He said it through chattering teeth.
For now he knew … now he knew the answer.
He put up his other hand and grasped the wrist of the hand that held the gun and the muzzle steadied. West gritted his teeth together to stop their chattering.
His thumb went down against the activator and held it there and the flame from the gun’s muzzle spat out and mushroomed upon the painting. Mushroomed until the entire canvas was a maelstrom of blue brilliance that hissed and roared and licked with hungry tongues.
Slowly the tree ran together, as if one’s eyes might have blurred and gone slightly out of focus. The landscape dimmed and jigged and ran in little wavering lines. And through the wavering lines could be seen a twisted and distorted man whose mouth seemed open in a howl of rage. But there was no sound of howling, just the purring of the gun.
With a tired little puff the mushrooming brilliance and the painting were gone and the gun’s pencil of flame was hissing through an empty steel frame still filled with tiny glowing wires, spattering against the wall behind it.
West lifted his thumb and silence clamped down upon him, clamped down and held the room … as it held leagues of space stretching on all sides.
“No painting,” said West.
An echo seemed to run all around the room.
“No painting,” the echo said, but West knew it was no echo, just his brain clicking off endlessly the words his lips had said.
“No painting,” the echo said, but West was in some other world, some other place, some otherwhere. A machine that broke down the spacetime continuum or whatever it was that separated Man’s universe from other, stranger universes.
No wonder the fruit upon the tree had looked like the fruit upon the table. No wonder he had thought that he heard the wind in the leaves.
West stood up and moved to the wall behind him. He found a tumbler and thumbed it up and the lights came on.
In the light the smashed other-world machine was a sagging piece of wreckage. Cartwright’s body lay in the center of the room. A chittering thing ran across the floor and ducked into the dark beneath a table. A grinning face peeped out from behind a chair and squalled at West in cold-boned savagery.
And it was nothing new, for he had seen those faces before. Pictures of them in old books and in magazines that published tales of soul-shaking horror, tales of things that come from beyond, of entities that broke in from outside.

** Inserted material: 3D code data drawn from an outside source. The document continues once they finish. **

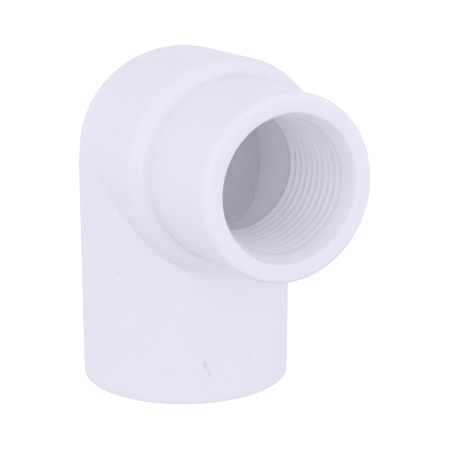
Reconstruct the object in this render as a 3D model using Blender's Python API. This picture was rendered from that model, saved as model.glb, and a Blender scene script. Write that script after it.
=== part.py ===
"""Reducing elbow in white PVC: slip socket for 1 in pipe underneath, 3/4 in tapered pipe thread at the side.

The fitting is one injection moulding. It stands on its socket face: the origin is the bottom centre of its
box, +Z runs up the socket's axis, and +X is the way that the threaded hub points.
"""

import math

import bmesh
import bpy
import numpy as np
from mathutils import Vector

MM = 0.001

# Outside of the moulding. The two hubs' axes cross at right angles, and reaches are measured from there.
BODY_RADIUS = 20.95 * MM        # both hubs where their axes cross, and the ball at the back of the bend
SOCKET_REACH = 45.4 * MM        # to the socket face
THREAD_REACH = 40.9 * MM        # to the thread face
SOCKET_DRAFT = 0.002            # radius that the socket hub loses per unit of length away from the crossing
SHOULDER_REACH = 20.8 * MM      # to the step down from the body to the threaded hub
SHOULDER_ROUND = 2.7 * MM       # the side of the body narrows slightly towards it
SHOULDER_FILLET = 0.7 * MM
THREAD_HUB_RADIUS = 17.15 * MM  # at the shoulder
THREAD_HUB_DRAFT = 0.0255
THREAD_HUB_ROUND = 0.9 * MM
SOCKET_EDGE_ROUND = 0.4 * MM

# Slip socket, 1 in nominal: it takes pipe of 33.4 mm outside diameter.
SOCKET_DEPTH = 27.9 * MM
SOCKET_MOUTH_RADIUS = 16.83 * MM
SOCKET_END_RADIUS = 16.64 * MM
SOCKET_CHAMFER = 0.6 * MM
WATERWAY_RADIUS = 15.1 * MM

# Tapered female pipe thread, 3/4 in nominal, 14 threads per inch, right-handed.
THREAD_PITCH = 25.4 * MM / 14
THREAD_TAPER = 1 / 32           # on the radius
THREAD_CREST_RADIUS = 12.05 * MM  # at the thread face
THREAD_DEPTH = 1.2 * MM
THREAD_TURNS = 9
THREAD_START = 4.26 * MM        # first crest behind the thread face, at the top of the bore
LEAD_IN_RADIUS = 13.3 * MM      # at the thread face
LEAD_IN_SLOPE = 0.417
LEAD_IN_END = 2.2 * MM
SIDE_BORE_RADIUS = 11.9 * MM    # plain bore between the thread and the crossing
SIDE_BORE_START = 21.4 * MM     # behind the thread face
CREST_HALF_WIDTH = 0.08         # in pitches
ROOT_HALF_WIDTH = 0.03
RUN_OUT_TURNS = 0.5             # stretch over which the groove comes to its depth, and leaves it

# Steps of the mesh.
OUTSIDE_COLUMNS = 64
SOCKET_COLUMNS = 48
THREAD_COLUMNS = 40
BEND_ROWS = 9
ROUND_ROWS = 5
EDGE_ROWS = 3
DOME_ROWS = 7
DOME_TOP_DEG = 84               # the dome's last ring, closed by a small flat
SHARP_EDGE_DEG = 35
BELOW_BEND = 1.1 * BODY_RADIUS  # a ring below the place where the hubs meet
CUTTER_OVERSHOOT = 1.5 * MM
SAME_POINT = 1e-4 * MM
STRAIGHT_SIDE = 1e-6            # a cosine this small is a column at the side, on the bend's pivot

# From the crossing of the axes to the origin, the bottom centre of the box.
CROSSING = Vector(((BODY_RADIUS - THREAD_REACH) / 2, 0, SOCKET_REACH))


def clear_scene():
    for item in list(bpy.data.objects):
        bpy.data.objects.remove(item)


def arc(center, radius, start_deg, end_deg, steps):
    """Points of an arc in a two-number plane, both ends included."""
    points = []
    for step in range(steps + 1):
        angle = math.radians(start_deg + (end_deg - start_deg) * step / steps)
        points.append((center[0] + radius * math.cos(angle), center[1] + radius * math.sin(angle)))
    return points


def side_outline():
    """Outline of the body's side and the threaded hub: (distance along the side axis, radius)."""
    hub_radius = THREAD_HUB_RADIUS
    fillet_center = (SHOULDER_REACH + SHOULDER_FILLET, hub_radius + SHOULDER_FILLET)
    round_center = (SHOULDER_REACH - SHOULDER_ROUND, fillet_center[1])
    end_radius = hub_radius - THREAD_HUB_DRAFT * (THREAD_REACH - SHOULDER_REACH)
    edge_center = (THREAD_REACH - THREAD_HUB_ROUND, end_radius - THREAD_HUB_ROUND)
    outline = [(0.0, BODY_RADIUS)]
    outline += arc(round_center, SHOULDER_ROUND, 90, 0, ROUND_ROWS)
    outline += arc(fillet_center, SHOULDER_FILLET, 180, 270, EDGE_ROWS)[1:]
    outline += arc(edge_center, THREAD_HUB_ROUND, 90, 0, EDGE_ROWS)
    return outline


def side_radius(x, outline):
    """Radius of the side outline at a distance x from the crossing."""
    return float(np.interp(x, [point[0] for point in outline], [point[1] for point in outline]))


def socket_radius(z):
    return BODY_RADIUS + SOCKET_DRAFT * z


def meeting_height(angle, outline):
    """Height at which the socket hub's column at this angle runs into the side of the body."""
    def clearance(z):
        radius = socket_radius(z)
        x = radius * math.cos(angle)
        y = radius * math.sin(angle)
        return y * y + z * z - side_radius(x, outline) ** 2

    if math.cos(angle) < STRAIGHT_SIDE or clearance(0.0) >= 0:
        return 0.0
    low, high = -BELOW_BEND, 0.0
    halvings = 50
    for _ in range(halvings):
        middle = (low + high) / 2
        if clearance(middle) > 0:
            low = middle
        else:
            high = middle
    return (low + high) / 2


def outside_column(angle, outline):
    """Points of one column of the outside, from the socket face, round the bend, to the thread face."""
    cosine, sine = math.cos(angle), math.sin(angle)
    column = []
    edge_radius = socket_radius(-SOCKET_REACH) - SOCKET_EDGE_ROUND
    edge_height = SOCKET_EDGE_ROUND - SOCKET_REACH
    hub = arc((edge_radius, edge_height), SOCKET_EDGE_ROUND, -90, 0, EDGE_ROWS)
    hub.append((socket_radius(-BELOW_BEND), -BELOW_BEND))
    for radius, z in hub:
        column.append((radius * cosine, radius * sine, z))
    top = meeting_height(angle, outline)
    x = socket_radius(top) * cosine
    y = socket_radius(top) * sine
    for row in range(BEND_ROWS + 1):
        turn = math.radians(90 * row / BEND_ROWS) if cosine < -STRAIGHT_SIDE else 0.0
        column.append((x * math.cos(turn), y, top - x * math.sin(turn)))
    side_angle = math.atan2(y, -top) if cosine > STRAIGHT_SIDE else angle
    for reach, radius in outline[1:]:
        if cosine > STRAIGHT_SIDE and reach <= x:
            column.append(column[-1])
        else:
            column.append((reach, radius * math.sin(side_angle), -radius * math.cos(side_angle)))
    return column


def add_faces(bm, loops):
    """Adds the faces given as loops of vertices, without the corners that fall together."""
    for loop in loops:
        corners = []
        for vertex in loop:
            if vertex not in corners:
                corners.append(vertex)
        if len(corners) > 2:
            bm.faces.new(corners)


def bridge_columns(bm, columns):
    """Closed skin between columns that go round, capped at both ends. Equal neighbours share a vertex."""
    grid = []
    for column in columns:
        vertices = []
        for place, point in enumerate(column):
            if place and (Vector(point) - Vector(column[place - 1])).length < SAME_POINT:
                vertices.append(vertices[-1])
            else:
                vertices.append(bm.verts.new(point))
        grid.append(vertices)
    for index, here in enumerate(grid):
        beside = grid[(index + 1) % len(grid)]
        add_faces(bm, [(here[row], beside[row], beside[row + 1], here[row + 1])
                       for row in range(len(here) - 1)])
    add_faces(bm, [[vertices[0] for vertices in reversed(grid)], [vertices[-1] for vertices in grid]])


def make_object(name, bm, material=None):
    """Object from a bmesh that was modelled about the crossing of the axes."""
    bmesh.ops.translate(bm, verts=bm.verts, vec=CROSSING)
    bmesh.ops.recalc_face_normals(bm, faces=bm.faces)
    mesh = bpy.data.meshes.new(name)
    bm.to_mesh(mesh)
    bm.free()
    mesh.shade_smooth()
    mesh.set_sharp_from_angle(angle=math.radians(SHARP_EDGE_DEG))
    if material:
        mesh.materials.append(material)
    item = bpy.data.objects.new(name, mesh)
    bpy.context.scene.collection.objects.link(item)
    return item


def white_pvc():
    material = bpy.data.materials.new("white_pvc")
    material.use_nodes = True
    shader = material.node_tree.nodes["Principled BSDF"]
    shader.inputs["Base Color"].default_value = (0.80, 0.79, 0.87, 1)
    shader.inputs["Roughness"].default_value = 0.32
    shader.inputs["Metallic"].default_value = 0.0
    return material


def outside(material):
    """The whole outside of the elbow as one solid body."""
    bm = bmesh.new()
    outline = side_outline()
    angles = [2 * math.pi * step / OUTSIDE_COLUMNS for step in range(OUTSIDE_COLUMNS)]
    bridge_columns(bm, [outside_column(angle, outline) for angle in angles])
    return make_object("elbow_body", bm, material)


def as_cutter(item, body):
    item.hide_render = True
    item.display_type = "WIRE"
    cut = body.modifiers.new(item.name, "BOOLEAN")
    cut.operation = "DIFFERENCE"
    cut.solver = "EXACT"
    cut.object = item


def socket_core():
    """Inside of the socket and of the waterway above it, which ends in a dome at the back of the bend."""
    face = -SOCKET_REACH
    outline = [
        (SOCKET_MOUTH_RADIUS + SOCKET_CHAMFER + CUTTER_OVERSHOOT, face - CUTTER_OVERSHOOT),
        (SOCKET_MOUTH_RADIUS, face + SOCKET_CHAMFER),
        (SOCKET_END_RADIUS, face + SOCKET_DEPTH),
        (WATERWAY_RADIUS, face + SOCKET_DEPTH),
    ]
    outline += arc((0, 0), WATERWAY_RADIUS, 0, DOME_TOP_DEG, DOME_ROWS)
    columns = []
    for step in range(SOCKET_COLUMNS):
        angle = 2 * math.pi * step / SOCKET_COLUMNS
        columns.append([(radius * math.cos(angle), radius * math.sin(angle), z) for radius, z in outline])
    bm = bmesh.new()
    bridge_columns(bm, columns)
    return make_object("socket_core", bm)


def eased(value):
    value = min(max(value, 0.0), 1.0)
    return value * value * (3 - 2 * value)


def thread_point(turn, height, share):
    """Point on the threaded core. turn counts pitches, height is 0 on a crest and 1 in a groove's root, and
    share is the part of a whole turn, seen from the mouth anticlockwise from the top."""
    depth = THREAD_START + THREAD_PITCH * (turn - share)
    crest = max(THREAD_CREST_RADIUS - THREAD_TAPER * depth, LEAD_IN_RADIUS - LEAD_IN_SLOPE * depth)
    from_start = math.floor(turn + 0.2) + 1 - share
    from_end = THREAD_TURNS - from_start
    reached = eased(from_start / RUN_OUT_TURNS) * eased(from_end / RUN_OUT_TURNS)
    return core_point(depth, crest + THREAD_DEPTH * height * reached, share)


def core_point(depth, radius, share):
    angle = math.pi / 2 + 2 * math.pi * share
    return (THREAD_REACH - depth, radius * math.cos(angle), radius * math.sin(angle))


def thread_rows():
    """The rows along the thread's profile, as (turn, height): both edges of each crest and of each root."""
    rows = []
    for turn in range(THREAD_TURNS):
        rows.append((turn - CREST_HALF_WIDTH, 0.0))
        rows.append((turn + CREST_HALF_WIDTH, 0.0))
        rows.append((turn + 0.5 - ROOT_HALF_WIDTH, 1.0))
        rows.append((turn + 0.5 + ROOT_HALF_WIDTH, 1.0))
    rows.append((THREAD_TURNS - CREST_HALF_WIDTH, 0.0))
    rows.append((THREAD_TURNS + CREST_HALF_WIDTH, 0.0))
    return rows


def thread_core():
    """Inside of the threaded hub: lead-in cone, helical thread, and the plain bore that meets the waterway."""
    bm = bmesh.new()
    rows = thread_rows()
    rows_per_turn = 4
    shares = [step / THREAD_COLUMNS for step in range(THREAD_COLUMNS)]
    winding = [[bm.verts.new(thread_point(turn, height, share)) for turn, height in rows] for share in shares]
    # A whole turn on, a row lies one pitch further out: it is a row of the first column, or above it.
    above = [bm.verts.new(thread_point(turn, height, 1.0)) for turn, height in rows[:rows_per_turn]]
    winding.append(above + winding[0][:-rows_per_turn])
    for here, beside in zip(winding, winding[1:]):
        add_faces(bm, [(here[row], beside[row], beside[row + 1], here[row + 1]) for row in range(len(rows) - 1)])

    slope_radius = LEAD_IN_RADIUS - LEAD_IN_SLOPE * LEAD_IN_END
    outer_radius = LEAD_IN_RADIUS + LEAD_IN_SLOPE * CUTTER_OVERSHOOT
    rings = []
    for depth, radius in ((-CUTTER_OVERSHOOT, outer_radius), (LEAD_IN_END, slope_radius),
                          (SIDE_BORE_START, SIDE_BORE_RADIUS), (THREAD_REACH, SIDE_BORE_RADIUS)):
        ring = [bm.verts.new(core_point(depth, radius, share)) for share in shares]
        rings.append(ring + ring[:1])
    for index in range(THREAD_COLUMNS):
        for outer, inner in ((rings[0], rings[1]), (rings[2], rings[3])):
            add_faces(bm, [(outer[index], outer[index + 1], inner[index + 1], inner[index])])
        first = [winding[index + 1][0], winding[index][0]]
        if index == 0:
            first += reversed(above)
        add_faces(bm, [[rings[1][index], rings[1][index + 1]] + first])
        last = [winding[index][-1], winding[index + 1][-1]]
        if index == THREAD_COLUMNS - 1:
            last += winding[0][-rows_per_turn:]
        add_faces(bm, [last + [rings[2][index + 1], rings[2][index]]])
    add_faces(bm, [rings[0][:-1], list(reversed(rings[3][:-1]))])
    return make_object("thread_core", bm)


def build():
    clear_scene()
    body = outside(white_pvc())
    as_cutter(socket_core(), body)
    as_cutter(thread_core(), body)


build()
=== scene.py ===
"""Looks of the white PVC reducing elbow: the fine moulded surface, its plastic, floor, light and camera."""

import math

import bmesh
import bpy
import numpy as np
from mathutils import Matrix, Vector


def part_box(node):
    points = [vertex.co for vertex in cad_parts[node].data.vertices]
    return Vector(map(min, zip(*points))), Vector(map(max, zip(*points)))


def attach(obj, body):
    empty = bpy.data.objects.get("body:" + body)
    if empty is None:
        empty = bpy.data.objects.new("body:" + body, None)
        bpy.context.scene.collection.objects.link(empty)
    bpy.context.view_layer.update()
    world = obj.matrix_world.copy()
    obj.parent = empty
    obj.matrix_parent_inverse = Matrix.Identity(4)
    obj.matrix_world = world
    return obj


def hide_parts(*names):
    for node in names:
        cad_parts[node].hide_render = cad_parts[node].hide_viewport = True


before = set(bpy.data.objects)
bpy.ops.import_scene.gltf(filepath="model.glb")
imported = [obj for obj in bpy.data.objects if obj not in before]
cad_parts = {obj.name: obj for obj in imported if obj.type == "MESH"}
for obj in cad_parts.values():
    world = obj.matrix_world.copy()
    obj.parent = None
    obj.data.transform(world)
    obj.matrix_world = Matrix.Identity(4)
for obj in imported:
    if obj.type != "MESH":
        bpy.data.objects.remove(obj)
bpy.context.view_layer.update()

MM = 0.001
NODE = "elbow_body"

# ---------------------------------------------------------------- sizes, in millimetres from the crossing
# The two hubs' axes cross in the bend. The CAD body's box gives the crossing and the reach of both hubs.
box_low, box_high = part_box(NODE)
BODY_RADIUS = (box_high.y - box_low.y) / 2 / MM
CROSSING = Vector((box_low.x + BODY_RADIUS * MM, 0.0, box_high.z - BODY_RADIUS * MM))
SOCKET_REACH = (CROSSING.z - box_low.z) / MM
THREAD_REACH = (box_high.x - CROSSING.x) / MM

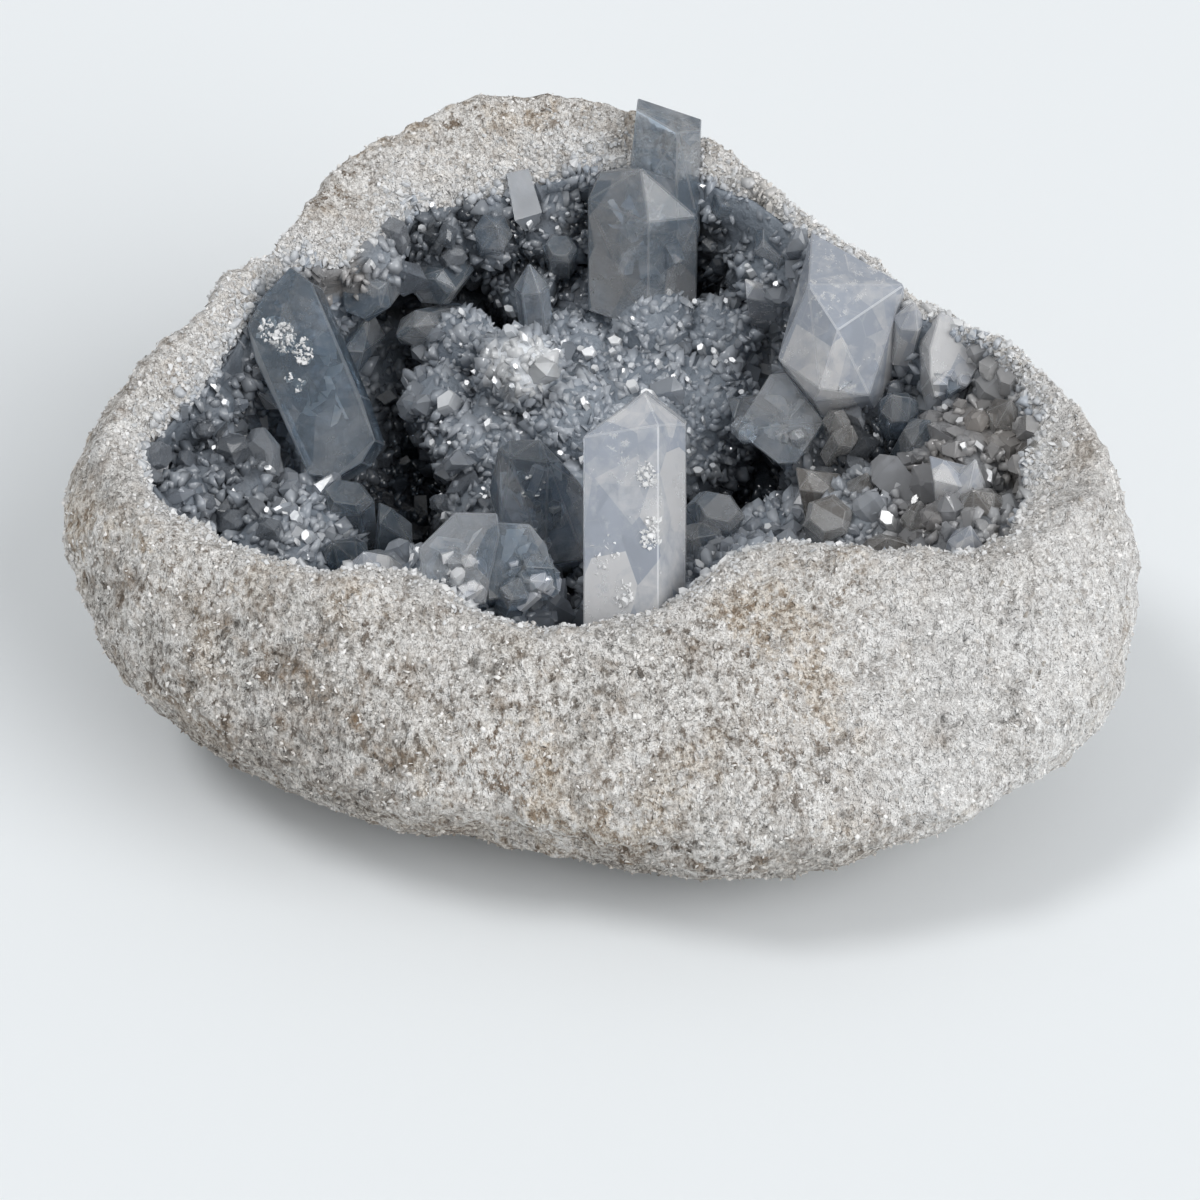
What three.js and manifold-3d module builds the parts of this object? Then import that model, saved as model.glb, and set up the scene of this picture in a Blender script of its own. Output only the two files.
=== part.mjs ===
// A celestite geode: a nodule of pale, limestone-like rock broken open at the top. It stands on a
// small flat spot, and its hollow is lined by one grown-together crust of blue-grey crystals.
// Millimetres, +Z up, origin at the bottom centre. The lower side of the rim faces -Y.
import * as THREE from "three";
import { ConvexGeometry } from "three/addons/geometries/ConvexGeometry.js";
import { mergeVertices } from "three/addons/utils/BufferGeometryUtils.js";
import Module from "manifold-3d";

const wasm = await Module();
wasm.setup();

// Every ring of the rock is read as a radius and a height at an angle round this upright axis.
const AXIS = new THREE.Vector3(0, -8, 0);
// Stations round the axis are spread as on an ellipse this much longer along X than along Y.
const STRETCH = 1.35;
const STATIONS = 42;
// Steps of the curve between one given point of a ring and the next.
const RING_STEPS = 12;

// Driving rings of the rock, anticlockwise from the right-hand tip: x, y, z.
// The crest is the highest line of the rim.
const CREST = [
  [59, -14.5, 45.2], [51.5, -1, 47.6], [38.5, 10, 48.8], [28.5, 20.5, 50], [20, 30.5, 52.4],
  [9, 39, 53.8], [-6, 43.8, 55], [-19.5, 42.8, 55], [-30, 35.5, 53.2], [-37.5, 23.2, 51],
  [-46, 10, 49.2], [-54.5, -4, 47.2],
  [-58, -14, 43.5], [-50, -24, 42.5], [-39, -28.5, 42], [-32, -32.5, 42.5], [-21.5, -31.5, 42.5],
  [-13, -37, 40.5], [4, -37, 40], [12, -33, 41.5], [18, -29, 43], [28.5, -30, 43], [41, -31.5, 43.5],
  [52, -27, 44],
];
// The lip is the edge of the hollow, where rock gives way to crystals.
const LIP = [
  [49, -14, 42], [51, -6, 44], [45, 4.5, 47], [36, 9, 48], [27, 19, 49], [20, 27.5, 50],
  [12, 32, 50.5], [-1, 36.5, 48.5], [-7.5, 35, 47.5], [-17, 32, 46.5], [-23.5, 31, 46.5],
  [-27, 23.5, 46], [-31, 20.5, 45.5], [-36, 21, 46.5], [-42, 10, 45.5], [-45, 2, 44.5],
  [-49, -4.5, 43.5], [-53, -11, 41.5], [-47.5, -19.5, 40.5], [-37.5, -24.5, 39], [-31, -28.5, 39],
  [-20.5, -27.5, 39], [-12, -33, 37], [4, -33, 36.5], [11.5, -29, 38], [18, -25, 39.5],
  [27.5, -26, 40], [39.5, -27, 41], [47.5, -22.5, 42],
];
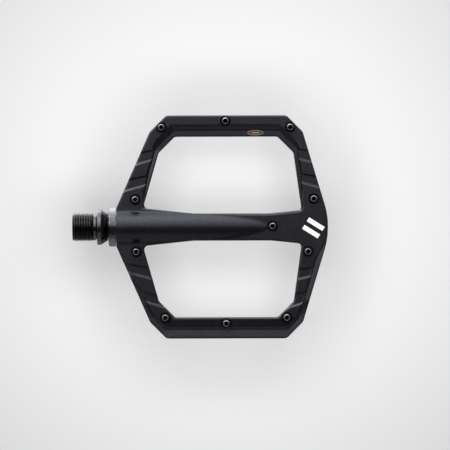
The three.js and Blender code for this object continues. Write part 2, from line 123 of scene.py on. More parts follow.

Just tales to send one shivering to bed. Just stories that should not be read at midnight. Stories that made one a little nervous when a tree squeaked in the wind outside the window or the rain walked along the shingles.
It had taken the wizardry of the Solar System’s best band of scientists to open the door that led into the world beyond.
And yet people in unknown, savage ages had talked of things like these … of goblin and incubus and imp. Perhaps men in Atlantis might have found the way, even as Nevin and Cartwright had found the way. In that long-gone day letting loose upon the world a flood of things that for ages after had lived in chimney-corner stories to chill one to the marrow.
And the pictures he had seen?
Ancestral memory, perhaps. Or a weird imaging that happened to be true. Or had the writers of those stories, the painters of those pictures. …
West shuddered from the thought.
What was it Cartwright had said? The work is started on the other planets.
The work of passing along the knowledge, the principles, the psychology of the alien things of otherwhere. Education by remote control … involuntary education. Stella, the telepathic Stella, singing back on Earth, darling of the airways. And she was an agent for these things … she passed along the knowledge and a man would think it was his own.
That was it, of course, the thing that Nevin and Cartwright had planned. Remake the world, they’d said. Sitting out on Pluto and pulling strings that would remake the world.
Superstitions once. Hard facts now. Stories once to make the blood run cold. And now—
With the source dried up, with the screen empty, with the Pluto gang wiped out, the cults would die and Stella would sing on, but there would come a time when the listeners would turn away from Stella, when her novelty wore off, when the strangeness and the alienness of her had lost their appeal.
The Solar System would go on thinking imp and incubus were no more than shuddery imagery from the days when men crouched in caves and saw a supernatural threat in every moving shadow.
But it had been a narrow squeak.
From a dark corner a thing mouthed at West in a shrill singsong of hate.
So this was it, thought West. Here he was, at the end of the Solar System’s trail, in an empty house. And it was, finally, as he had hoped it would be. No one around. A storehouse full of food. Adequate shelter. A shop where he could work. A place guarded by the patrol against unwelcome callers.
Just the place for a man who might be hiding. Just the place for a fugitive from the human race.
There were things to do … later on. Two bodies to be given burial. A screen to be cleaned up and thrown on a junk heap. A few chittering things to be hunted down and killed.
Then he could settle down.
There were robots, of course. One had brought in the dinner.
Later on, he said.
But there was something else to do … something to do immediately, if he could just remember.
He stood and looked around the room, cataloguing its contents.
Chairs, drapes, a desk, the table, the imitation fireplace. …
That was it, the fireplace.
He walked across the room to stand in front of it. Reaching up, he took down the bottle from the mantel, the bottle with the black silk bow tied around its neck. The bottle for the last man’s club.